15 The appellant has, in my view, established that the learned Magistrate erred in concluding that the charges preferred against the respondent had not been proven. In my view, for the reasons which I have given, the respondent's guilt on both charges was established beyond reasonable doubt. He should therefore have been convicted. I need add only that the learned Magistrate's approach to the verdict in the case ran counter to all established authority. By ignoring the expert testimony, challenging some of it on his own initiative, and comparing his verdict with a perverse jury verdict, the learned Magistrate went well beyond the bounds of an appropriate decision-making process.

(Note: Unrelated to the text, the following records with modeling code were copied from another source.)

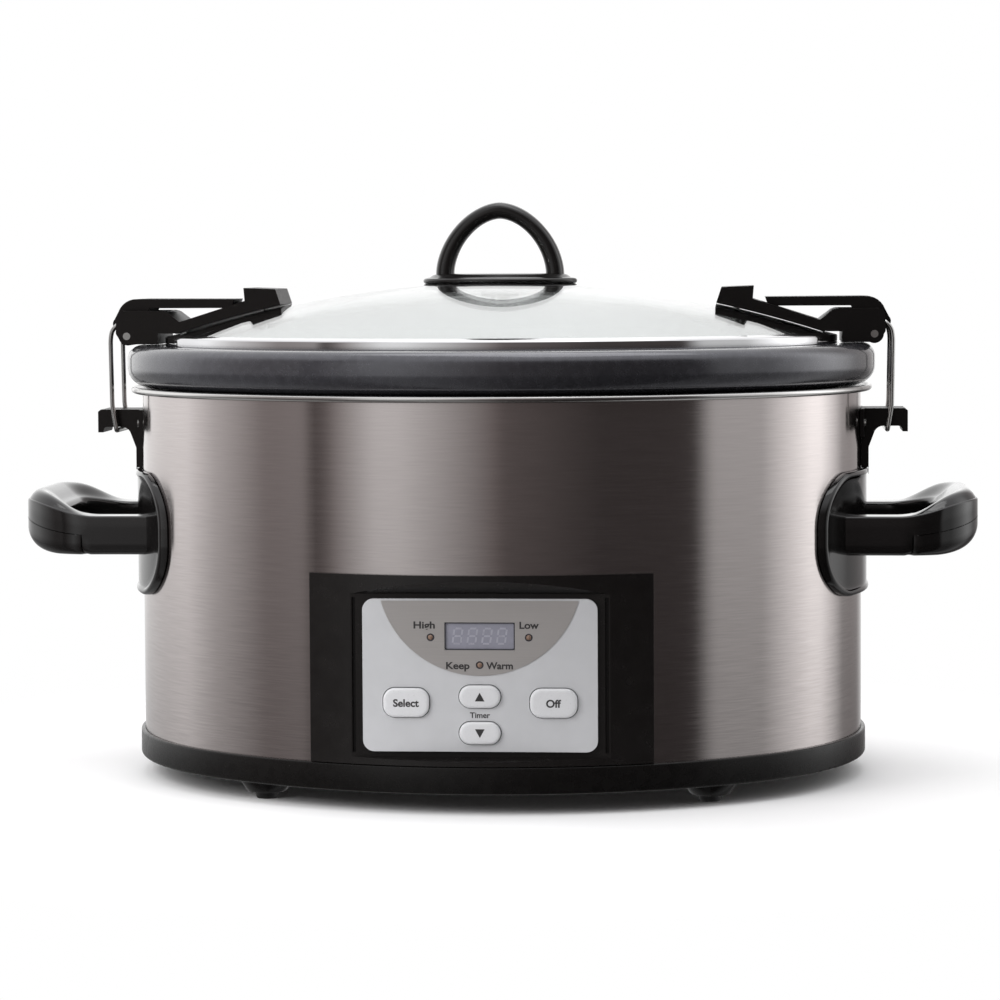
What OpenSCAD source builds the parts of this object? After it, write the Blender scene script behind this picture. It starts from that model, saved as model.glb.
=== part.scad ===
// Oval programmable slow cooker with a latched glass lid.
// Frame: +Z up, +X to the cook's right, front panel at -Y, origin on the table under the middle.
// Millimetres throughout.

/* [Housing] */
// Half length of the steel shell along X
shell_a = 169; // [166:0.5:172]
// Half depth of the steel shell along Y
shell_b = 137; // [135:0.5:139]
// Radius of the shell's end arcs
end_r = 121; // [121:1:121]
// Height of the plastic skirt's lower edge above the table
skirt_z = 9; // [8.5:0.5:9.5]
// Height of the plastic skirt's upper edge above the table
skirt_top_z = 21; // [20:0.5:22]
// Height of the heating well's rolled rim
flange_z = 180; // [180:0.5:181]

/* [Stoneware and lid] */
// Height of the top of the stoneware rim
crock_rim_z = 200.5; // [200.5:0.1:200.6]
// How far the stoneware rim stands out past the shell
crock_rim_out = 6.5; // [5.5:0.5:6.5]
// Height of the glass dome's apex
glass_top_z = 230; // [229.5:0.1:230]
// Rise of the dome above its own edge
glass_rise = 26.5; // [26:0.1:26.5]
// Thickness of the tempered glass
glass_t = 4; // [3.5:0.1:4]

/* [Control panel] */
// Half width of the black bezel
bezel_half_w = 75; // [72:1:77]
// Height of the bezel's top edge
bezel_top_z = 104; // [102:1:106]
// Width of the silver faceplate
face_w = 102; // [100:0.5:103]
// Height of the silver faceplate
face_h = 66.5; // [64:0.5:67]
// Travel of a push button
button_travel = 1; // [0.5:0.1:1.2]

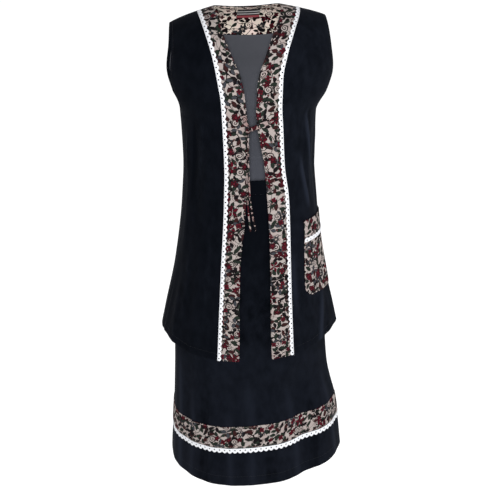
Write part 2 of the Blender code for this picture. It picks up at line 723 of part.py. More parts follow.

16 I would set aside the decision of the learned Magistrate dismissing the charges against the respondent and in lieu thereof find him guilty on each of the two charges. The respondent has put before me on the hearing
(Page 13)
- of the appeal that he is employed in a part-time capacity earning approximately $400 per week, and it would appear that he is in a position to pay a fine. That fine will be reduced from what it might ordinarily be by reason of the fact that the respondent has been put in double jeopardy by reason of the appeal proceedings and, as he forcefully put to me at the hearing of the appeal, has undergone a great deal of stress by reason of the fact that the proceedings have taken the course they have. For these reasons, the fines imposed will be $100 in each case.